Beet armyworms are notorious for grazing on tomato plants, potatoes, and cabbage.
Armyworms generally wreak havoc in the late summer but can appear earlier in the season.
Cabbage loopers are voracious eaters. I found this guy after finding holes in my plants, and looking at the underside of the leaf (where they hide).
As their name suggests, loopers prefer cabbage and broccoli, but they will absolutely wreck a tomato plant as well if they’re available.
If you see holes in your cabbage or tomato plants, make sure to check the underside of the leaves, as that’s where eggs are laid and the larvae reside (gross).
Loopers turn into owlet moths, as shown below.
Another pest to keep an eye out for is cutworms. Cutworms are the larva of the turnip moth.
These guys will crawl around in the soil and attack the first plant they find, which if you’re like me and grow entirely too many tomato plants, could end up being on your tomatoes.
These generally go after the stems of seedlings and end up “cutting” it down, hence the name cutworm. But they can also attack leaves and flower buds, and will even destroy the whole plant.

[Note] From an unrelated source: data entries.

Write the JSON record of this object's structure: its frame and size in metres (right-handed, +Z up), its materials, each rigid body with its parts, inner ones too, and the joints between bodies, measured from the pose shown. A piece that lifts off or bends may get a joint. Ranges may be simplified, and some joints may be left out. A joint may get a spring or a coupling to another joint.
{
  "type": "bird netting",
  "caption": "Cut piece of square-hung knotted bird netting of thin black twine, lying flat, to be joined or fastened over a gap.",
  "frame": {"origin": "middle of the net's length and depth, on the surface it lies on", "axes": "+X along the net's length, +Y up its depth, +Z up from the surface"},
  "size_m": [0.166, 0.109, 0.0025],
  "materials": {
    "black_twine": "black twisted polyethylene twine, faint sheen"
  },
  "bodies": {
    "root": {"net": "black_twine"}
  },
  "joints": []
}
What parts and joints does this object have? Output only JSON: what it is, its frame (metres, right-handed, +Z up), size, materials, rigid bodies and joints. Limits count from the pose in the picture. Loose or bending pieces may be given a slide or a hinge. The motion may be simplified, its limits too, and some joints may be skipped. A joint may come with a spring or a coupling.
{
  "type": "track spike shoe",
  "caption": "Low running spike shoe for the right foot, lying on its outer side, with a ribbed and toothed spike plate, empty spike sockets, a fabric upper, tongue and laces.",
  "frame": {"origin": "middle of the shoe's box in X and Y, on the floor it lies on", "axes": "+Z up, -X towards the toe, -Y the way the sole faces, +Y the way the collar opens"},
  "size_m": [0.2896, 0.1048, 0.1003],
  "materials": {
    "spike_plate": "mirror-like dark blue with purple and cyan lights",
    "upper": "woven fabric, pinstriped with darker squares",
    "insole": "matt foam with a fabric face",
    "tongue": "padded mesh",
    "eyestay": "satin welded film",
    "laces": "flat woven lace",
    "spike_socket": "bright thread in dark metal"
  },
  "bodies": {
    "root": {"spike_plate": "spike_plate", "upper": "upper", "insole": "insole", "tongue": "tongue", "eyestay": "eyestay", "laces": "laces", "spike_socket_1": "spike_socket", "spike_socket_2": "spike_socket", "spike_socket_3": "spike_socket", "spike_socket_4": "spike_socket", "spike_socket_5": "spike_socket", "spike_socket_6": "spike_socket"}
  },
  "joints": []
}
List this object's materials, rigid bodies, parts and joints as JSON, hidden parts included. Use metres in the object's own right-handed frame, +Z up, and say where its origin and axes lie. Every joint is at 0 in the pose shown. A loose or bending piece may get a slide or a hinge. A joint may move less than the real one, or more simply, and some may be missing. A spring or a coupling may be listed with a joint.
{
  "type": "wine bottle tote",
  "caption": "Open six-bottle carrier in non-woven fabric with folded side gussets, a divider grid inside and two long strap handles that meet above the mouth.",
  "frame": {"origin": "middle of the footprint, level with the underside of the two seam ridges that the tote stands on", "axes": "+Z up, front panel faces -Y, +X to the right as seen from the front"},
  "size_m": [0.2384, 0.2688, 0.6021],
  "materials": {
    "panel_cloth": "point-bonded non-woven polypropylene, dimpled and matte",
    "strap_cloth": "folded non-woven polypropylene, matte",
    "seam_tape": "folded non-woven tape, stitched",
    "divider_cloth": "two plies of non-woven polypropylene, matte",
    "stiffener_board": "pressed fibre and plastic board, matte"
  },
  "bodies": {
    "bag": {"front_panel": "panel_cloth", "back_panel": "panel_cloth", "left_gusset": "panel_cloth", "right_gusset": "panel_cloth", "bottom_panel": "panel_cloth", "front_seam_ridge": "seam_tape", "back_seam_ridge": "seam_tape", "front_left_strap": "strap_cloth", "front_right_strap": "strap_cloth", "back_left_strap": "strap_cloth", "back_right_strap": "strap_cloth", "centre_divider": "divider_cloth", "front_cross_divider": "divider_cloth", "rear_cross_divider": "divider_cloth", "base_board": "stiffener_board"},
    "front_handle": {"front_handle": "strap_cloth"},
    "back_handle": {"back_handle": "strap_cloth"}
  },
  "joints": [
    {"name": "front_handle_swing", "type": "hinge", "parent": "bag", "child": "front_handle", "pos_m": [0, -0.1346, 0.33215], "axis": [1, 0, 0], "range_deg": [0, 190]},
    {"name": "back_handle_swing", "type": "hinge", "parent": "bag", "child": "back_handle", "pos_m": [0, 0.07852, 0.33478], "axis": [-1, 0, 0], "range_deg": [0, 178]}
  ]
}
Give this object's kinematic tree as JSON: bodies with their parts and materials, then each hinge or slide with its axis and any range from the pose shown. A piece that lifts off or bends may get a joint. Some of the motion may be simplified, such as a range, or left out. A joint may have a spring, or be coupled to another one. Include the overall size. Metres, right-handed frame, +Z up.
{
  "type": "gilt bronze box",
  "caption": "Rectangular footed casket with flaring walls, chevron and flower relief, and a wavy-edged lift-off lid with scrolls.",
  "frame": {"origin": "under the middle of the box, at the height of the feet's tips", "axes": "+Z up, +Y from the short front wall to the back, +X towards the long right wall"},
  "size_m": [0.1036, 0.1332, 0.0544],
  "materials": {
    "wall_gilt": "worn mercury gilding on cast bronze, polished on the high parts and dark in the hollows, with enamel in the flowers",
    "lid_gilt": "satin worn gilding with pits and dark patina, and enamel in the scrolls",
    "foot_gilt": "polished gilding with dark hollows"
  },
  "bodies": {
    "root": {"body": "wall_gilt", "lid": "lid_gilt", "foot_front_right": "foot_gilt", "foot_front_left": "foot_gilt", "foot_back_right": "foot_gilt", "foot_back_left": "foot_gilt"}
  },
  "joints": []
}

Frequently Asked Questions
Do Tomato Hornworms Harm People?
Tomato hornworms don’t harm people. Aside from mentally after you see your tomato plants decimated overnight.
Should I Get Rid of Tomato Hornworms?
If you want to harvest any more tomatoes this season, you want to get rid of tomato hornworms as quickly as you can. They can quite literally eat tons of tomato leaves in a single night, causing the plant extreme stress and making it harder to recover.
Where Do Tomato Hornworms Go During The Day?
During the day, tomato hornworms can usually be found on the stems of the plant or underneath the leaves. They’ll usually wait until the temperatures cool down in the evening to start the real feast, but that doesn’t mean they can’t do damage during the day.
Do Tomato Hornworms Overwinter?
Yes, tomato hornworms can survive winter as pupae underground. In the spring, they will come out of the ground, quickly turning into an adult sphinx moth.